Notes: It is crucial to keep in mind that when employing Periodic Boundary Conditions (PBCs), both the physical structure and the electromagnetic (EM) fields in the system must be periodic. Neglecting this key aspect often leads to errors, such as utilizing PBCs in systems with a periodic structure but non-periodic EM fields.

1.5 Advanced tab

1) Dispersion Settings: Sets dispersion.

Fractional Offset for Group Delay: Numerically, the group delay of the device is computed by means of a finite-difference approximation of diffentiating the phase with respect to frequency. The “fractional offset for group delay” refers to the fractional amount of the frequency used in the step size of finite difference. If this setting is too small, the phase change may be severely affected by noise, whereas a too large setting could result in an unrealistic group delay since the phase may change by more than 2π. For rather long devices (10000+ wavelengths) in which the phase varies quickly with frequency, the user is encouraged to reduce this setting from the default value.

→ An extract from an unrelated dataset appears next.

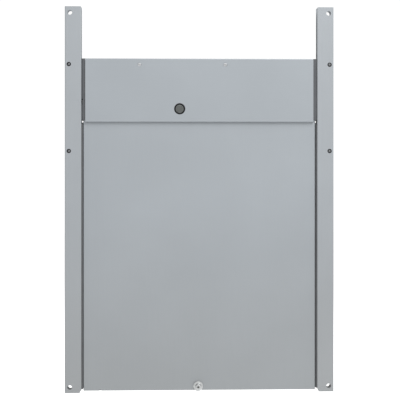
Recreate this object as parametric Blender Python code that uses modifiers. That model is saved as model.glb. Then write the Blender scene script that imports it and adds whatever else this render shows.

Otherwise the default setting is generally recommended. (Default:0.0001 μm)

$$n_{g}=n_{eff} -\lambda \frac{\Delta n_{eff}}{\lambda_{offset} }$$

2) Remove PML Mode Settings:

① Automatically Remove PML Modes: Decide whether to remove modes in the PML boundary condition.

② Threshold for PML Mode Removal: Set the threshold for mode removal.(Default is 0.01).Under the PML boundary condition, if the fraction of magnetic field intensity is larger than this threshold, the modes will be removed .

3) Dispersion Settings: Sets dispersion.